The IFP, during earlier debate on the draft, said residents were struggling to meet municipal obligations because of “genuine hardship” and warned against tariff increases while food prices and basic living costs remained unaffordable.
Minority Front councillor Sunitha Maharaj also said taking the budget to residents with the proposed increases would make people “more disillusioned and angry”.
Mthethwa said eThekwini’s finances were “in crisis”, given unpaid plumbing contractors, ageing and poorly maintained infrastructure, high levels of non-revenue water, billions in uncollected debt, and rising unauthorised, irregular, fruitless and wasteful expenditure.
“Plumbing contractors remain unpaid for months on end and are often forced to down tools,” Mthethwa said.
“The city continues buying time by claiming plumbers are being paid, while contractors themselves dispute these claims. The reality is that they are waiting for the new financial year and the new budget cycle before payments can be processed. Plumbers have not been paid because the municipality simply does not have the money.”
Water losses in the city are currently 54.35%, costing the city billions annually. Irregular expenditure had risen to more than R1.48 billion, and uncollected debt had increased by almost R1 billion and now exceeded R45.4 billion.
“We welcome the growing number of voices opposing the municipality’s new budget because it strengthens resistance against a budget that places even greater pressure on already struggling residents,” Mthethwa said.
Mthethwa accused city leadership of trying to limit public opposition to the budget.
“Holding public participation meetings tens of kilometres away from affected communities, during working hours and on weekdays, appeared to be yet another attempt by the ANC-IFP-EFF coalition to exclude residents from meaningful participation and reduce public consultation to a mere tick-box exercise,” he said.
He said the water crisis remained severe in Phoenix, Chatsworth, Inanda, Ntuzuma, Umlazi, Tongaat, Verulam and Athlone Park, where communities had experienced inconsistent running water for years.
“Most recently, Athlone Park spent weeks without water and with little to no communication from municipal officials, causing immense frustration for residents.”
Mthethwa said communities including Mzinyathi, Ehlanzeni and eNgonyameni were now entirely reliant on water tankers, forcing residents to choose between going to work and waiting for water deliveries that might not arrive.
“Residents cannot plan their lives because many are forced to choose between going to work or waiting for a tanker, without knowing when it will arrive.

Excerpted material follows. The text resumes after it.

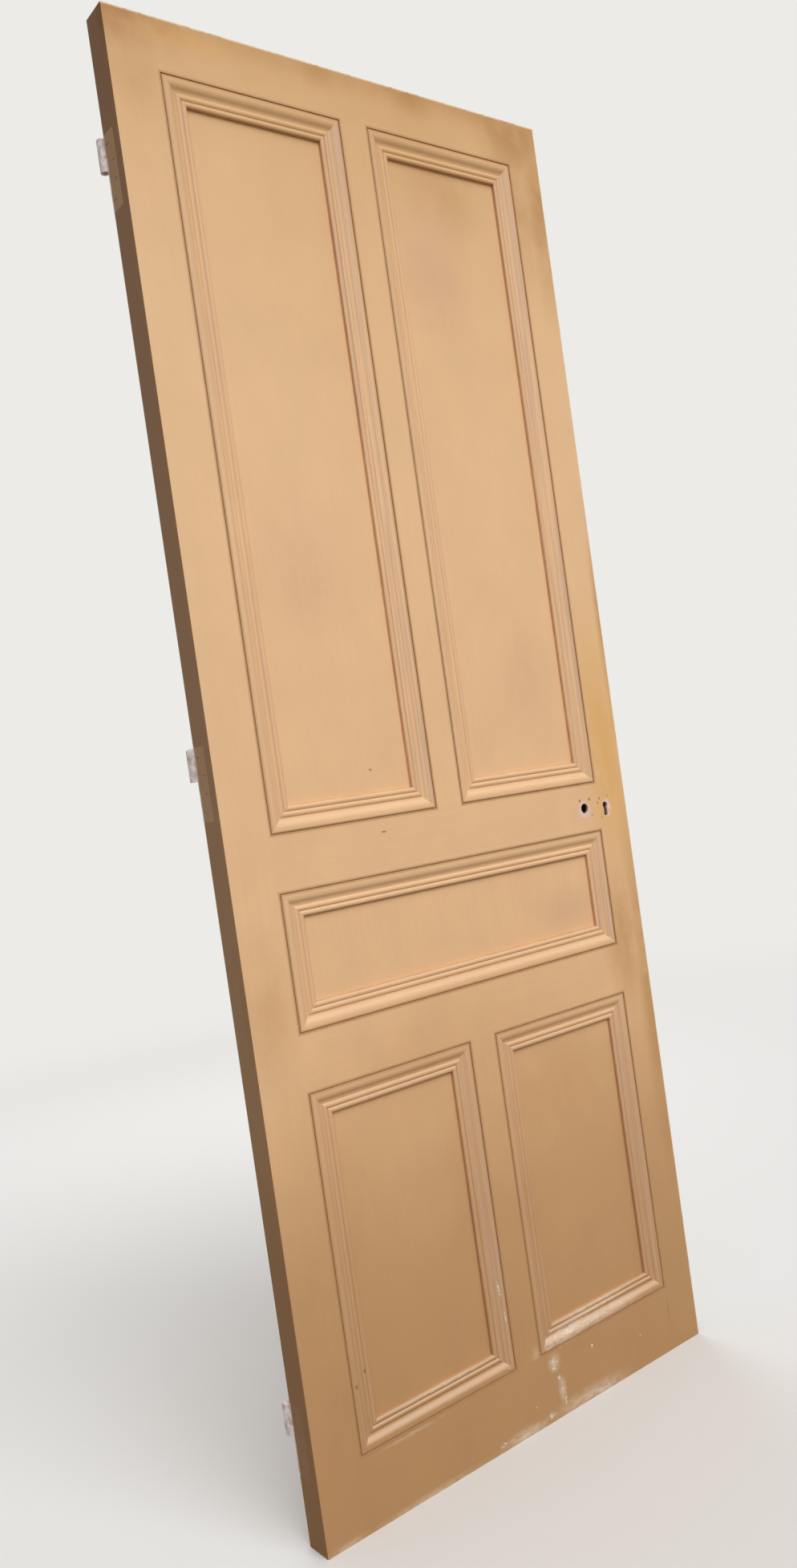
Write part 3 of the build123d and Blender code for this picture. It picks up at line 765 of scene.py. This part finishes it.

In some cases, tankers do not arrive for an entire week,” he said.
“Almost every community has water leaks that remain unresolved for weeks, and in many cases, months.”
He said those conditions alone were enough to reject the tariff increases.
“Residents cannot be expected to pay more for services they barely receive.”
Mthethwa also said the budget could not be relied on because funds were often reprioritised within months from one project to another, which he said showed poor planning.
“A municipality cannot decide how to spend public money as it goes along,” he said.
He cited incomplete housing projects and flood victims who remain without permanent housing years after the disasters as examples of poor financial planning.
The DA said the Inanda Namibia Stop 8 Housing Project was “a prime example”, saying that after DA intervention only one of four phases had been completed. The project was initially meant to take four years, but seven years and more than R140 million later, Mthethwa said, it remained far from completion.
The party said Friday’s vote would test whether opposition parties were prepared to act together against the ANC in the interests of residents.
“For the first time in eThekwini’s history, opposition parties united at last month’s full Council sitting to defeat the ANC on the proposed purchase of new municipal vehicles,” Mthethwa said.
“This budget vote presents another opportunity for opposition parties to unite against the ANC and stand with the residents of eThekwini.”